Who comes up with these ideas?

John

Please note that my return address is wrong due to the amount of junk email I get. So please respond to this message through the newsgroup.

Reply to
John Flanagan

Probably roll threading the screws. Common everyday bowl feeder. Neat as hell to watch though, until you have seen a couple thousand of them and the associated machines..and had to fix them...

Swiss gnomes

Gunner

"What do you call someone in possesion of all the facts? Paranoid.-William Burroughs

Reply to
Gunner

Vibratory feeders are cool, they can orient and feed complex parts in a way that you'd have trouble doing with advanced machine vision and robotics, using 1930s electromechanical technology. In some cases, it's easier to feed parts in one of, say, two orientations (maybe a rod has a cross hole in one end and not in the other), and detect which ones are wrong later on and just flip them back into the bowl. I'm sure there's a bit of mechanical eng involved in their design.

Have not worked much with the bowl feeders, but I designed a control system that operates linear vibratory feeders at their exact resonant frequency (synthesizing the AC sinusoidal waveform) and the desired amplitude (using a sensor and PID loop for feedback) to accurately control feed rates for feeding powder and granular materials.

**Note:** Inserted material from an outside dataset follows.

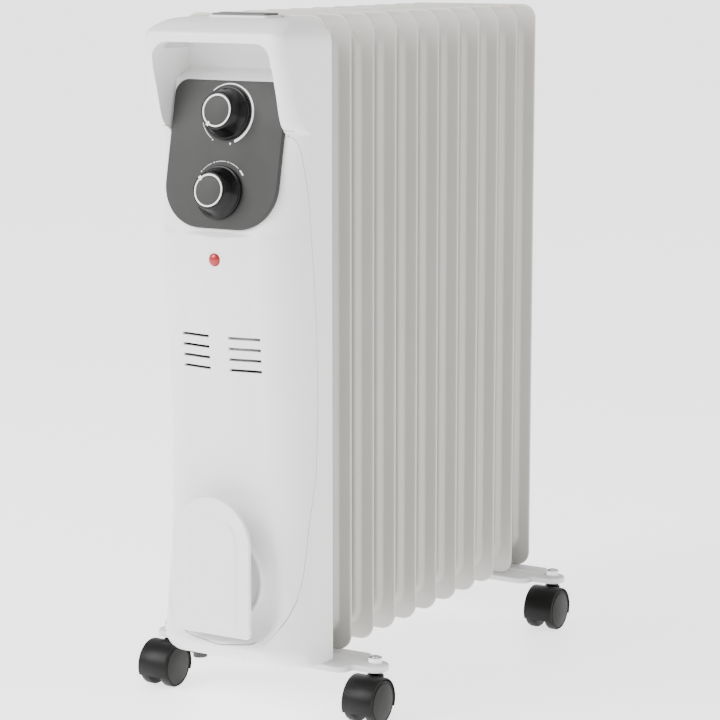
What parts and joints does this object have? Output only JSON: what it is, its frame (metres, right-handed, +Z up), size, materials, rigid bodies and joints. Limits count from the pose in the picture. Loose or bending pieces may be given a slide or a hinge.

Best regards, Spehro Pefhany

Reply to
Spehro Pefhany

As I recall, Inland Steel or US steel gave tours once a year to workers and their families of their production facilities, but of course OSHA has stopped all that. What a way to encourage kids to study engineering. Don Warner

Reply to
Don Warner

When I was an apprentice, (a long time ago) I used to get called every couple of months or so to guide a group of people through the plant. People from all walks of life distinctly remember the "Retired engine drivers group" The factory was Philips Electronic Industries, & had everything from valve (tube) manufacturing, cathode ray tubes (television screens) television, radio, 2 way radio, press shop, machine shop, semiconductor manufacturing facility, record players, electric razors. Obviously most of these groups were retired & had no idea what was manufactured in house. A real eye opener for them & many great afternoons for me. (factory had about 3 thousand employee's when I was there, not so anymore.)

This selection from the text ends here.